I’m working on a new plan. I don’t know what it will be yet. I just know I’m a writer looking for readers. Maybe I should take an ad out in a bunch of newspapers. Married White Writer looking for Readers of All Ages to share adventures in words with. Short term readership welcome, long term readership preferred. Will write for readers…

Kind of cheesy, but I like it.

I need to go, but I’ll say this before I do: writing is the easy part. Marketing is where the real work is.
Let me go find those bell-bottoms. I have some prostistories that need pimping…

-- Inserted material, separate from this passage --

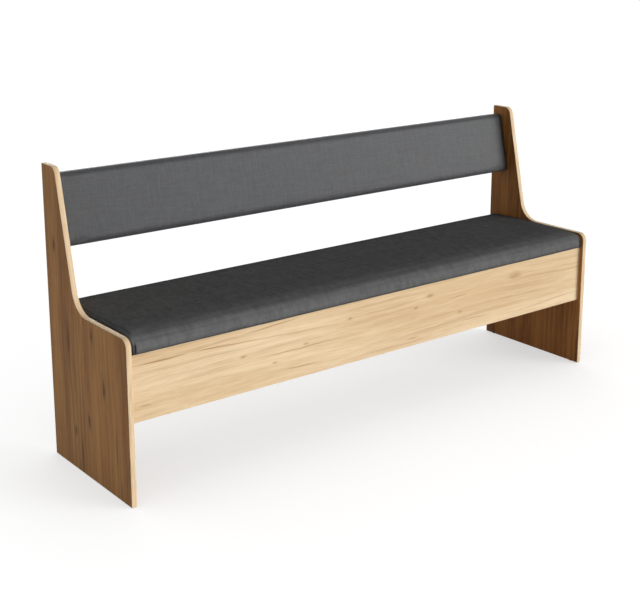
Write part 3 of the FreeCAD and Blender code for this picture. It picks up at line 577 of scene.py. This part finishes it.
@dataclass
class CushionForm:
    """A cushion's sizes in metres: w runs over its width and h out from its back."""
    half: float
    width: float
    rise: float
    roll: float
    near_roll: float
    tuck: float
    end: float
    crown: float
    swell: float

    def rings_along(self, crease):
        """Places of the rings: dense on the rounded ends and at the folded corners."""
        flat = self.half - self.end
        tip = flat + self.end * np.sin(np.linspace(0, math.pi / 2, 7))
        start = crease - FOLD_REACH
        fold = np.arange(start, flat - 0.0004, FOLD_STEP)
        open_run = np.linspace(0, start, int(start / OPEN_STEP))
        positive = np.concatenate([open_run[:-1], fold, tip])
        return np.concatenate([-positive[:0:-1], positive])

    def section(self, steps_over, steps_up):
        """Fractions of width and rise round a rectangle: back, far side, top, near side.

        One more point a tuck away from each back corner keeps that corner tight.
        """
        over = np.linspace(0, 1, steps_over - 1)
        over = over - 0.05 * np.sin(2 * math.pi * over)
        beside, above = self.tuck / self.width, self.tuck / self.rise
        over = np.insert(over, [1, steps_over - 2], [beside, 1 - beside])
        up = np.insert(np.linspace(0, 1, steps_up), 1, above)
        ones_over, ones_up = np.ones(steps_over), np.ones(steps_up)
        share_w = np.concatenate([over[:-1], ones_up, over[:0:-1], 0 * ones_up])
        share_h = np.concatenate([0 * ones_over, up[:-1], ones_over, up[:0:-1]])
        return share_w, share_h

    def ring_points(self, x, share_w, share_h):
        """Each ring is a rectangle drawn in by d = e - sqrt(e^2 - t^2) at the rounded ends.

        Every point is drawn to the roll's radius about the nearest point of a smaller
        rectangle, with the tuck as radius for the lower half. The sides swell by parabolas and
        the top by 1 - |across|^5, flat in the middle and sloping towards its edges.
        """
        reach = np.clip(np.abs(x) - (self.half - self.end), 0, self.end)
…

5 thoughts on “Pimping the Prostistories… Or Maybe Doing Some Marketing

  1. This is a really thoughtful and complicated post — complicated in that it raises so many complicated issues about how to be an artist (who creates) and a businessperson (who sells), with all of this technology happening all around us. There aren’t any easy answers. In so many ways, like you, I’m just a person trying to do this thing, you know? And who knows if it’ll stick. Maybe stick is too much to hope for. Maybe “touch” is better.


  2. Molly, it’s always nice to see folks we reference in one of our post comment. I do think that ‘touch’ is the right term for writers. We have to touch someone in order to reach them If only other publishers would get that. I’ll book mark your site and check it out. Maybe one day I can interview you for my blog.



    1. Hi AJ. Just let me know when you’re ready for that interview and send along the questions to molly@thelitpub.com. It’s an honor, always, to be asked; and answering questions (or trying to) is one of my favorite things to do — particularly because in the act of thinking/typing/answering, my own thoughts are clarified. So. Of course, I’d be thrilled!


  3. Well put as always, AJ! I put up a smashwords/kindle update at zoe today. At the end of the my comments to Linda I think I said something similar in what you said about writing something that readers want to read to the end of it.